Lee’s role as a high-profile market commentator is to explain the structural drivers that make him optimistic: limited supply for Bitcoin, network effects for Ethereum, the gradual integration of digital assets into mainstream finance, and the potential for new demand from exchange-traded products, institutional portfolios and payment applications.

Farrell’s role as a strategist is to ask, "Given those structural drivers, what is the most probable path over the next few quarters, and how should portfolios be positioned today?" In 2026, his answer is that the path may include a notable correction before the structural forces reassert themselves.

Seen that way, there is no contradiction. A long-term bull can welcome a scenario in which prices temporarily fall to levels that make future upside more compelling. The key is to be prepared mentally and financially for that journey instead of being surprised by volatility.

7. What Individual Investors Can Learn

Even if you are not a Fundstrat client, this episode offers several useful lessons for navigating the digital-asset market.

Separate narrative from positioning. Inspiring long-term stories are not the same as day-to-day portfolio decisions. It is possible to believe in the long-term success of an ecosystem while waiting for better risk-reward conditions before increasing exposure.

Build scenarios, not certainties. Farrell’s price ranges are not guarantees; they are reference points within a broader scenario. Serious investors work with ranges and probabilities rather than single numbers.

Respect liquidity and psychology. During strong rallies, it is easy to forget that markets can move sharply in both directions, especially when leverage and speculative participation are high. A defensive stance is not pessimism—it is recognition of how quickly conditions can change.

View pullbacks as potential opportunities, not just threats. The report explicitly frames lower prices as attractive long-term entry points, not as reasons to abandon the asset class. The challenge is having both the capital and the discipline to act when fear is elevated.

8. Looking Beyond 2026

Ultimately, Fundstrat’s Crypto Outlook 2026 reinforces a pattern that has repeated across previous cycles: the path of adoption is rarely a straight line. Bitcoin, Ethereum and Solana can all experience periods of rapid appreciation, followed by consolidations that feel uncomfortable but are necessary to reset expectations and allow the next chapter to begin.
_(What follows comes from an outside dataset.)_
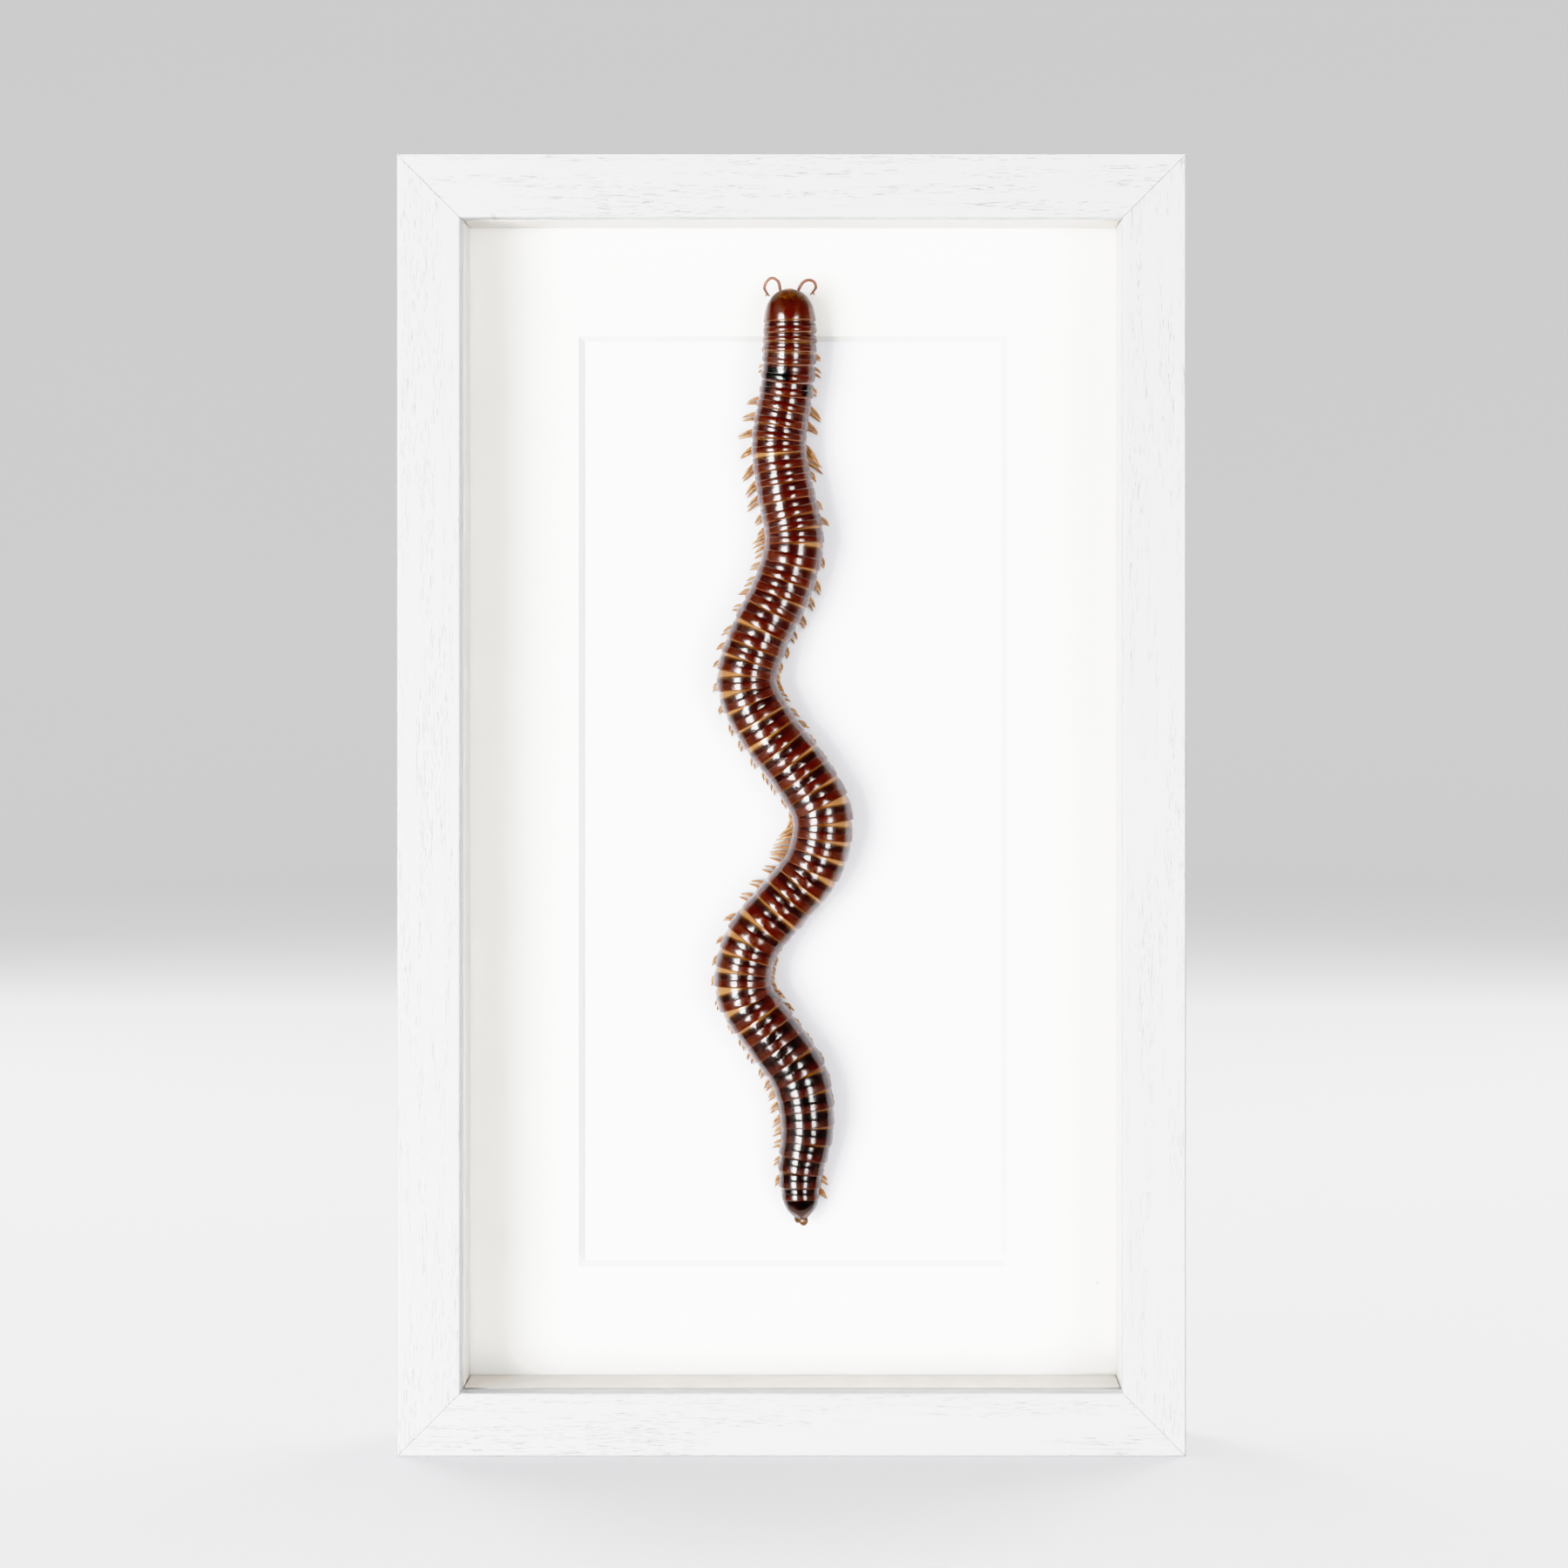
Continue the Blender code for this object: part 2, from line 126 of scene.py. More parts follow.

Tom Lee’s public optimism and Sean Farrell’s defensive base case are part of the same story: a belief that digital assets will matter more in the global financial system over time, combined with a clear recognition that the market can temporarily move against that long-term direction. For investors willing to think in years rather than days, the challenge is less about predicting the exact low and more about designing a strategy that can survive—and even benefit from—the volatility along the way.

Disclaimer: This article is for educational and informational purposes only and does not constitute investment, legal or tax advice. Digital assets are volatile and can involve significant risk. Always conduct your own research and consult a qualified professional before making financial decisions.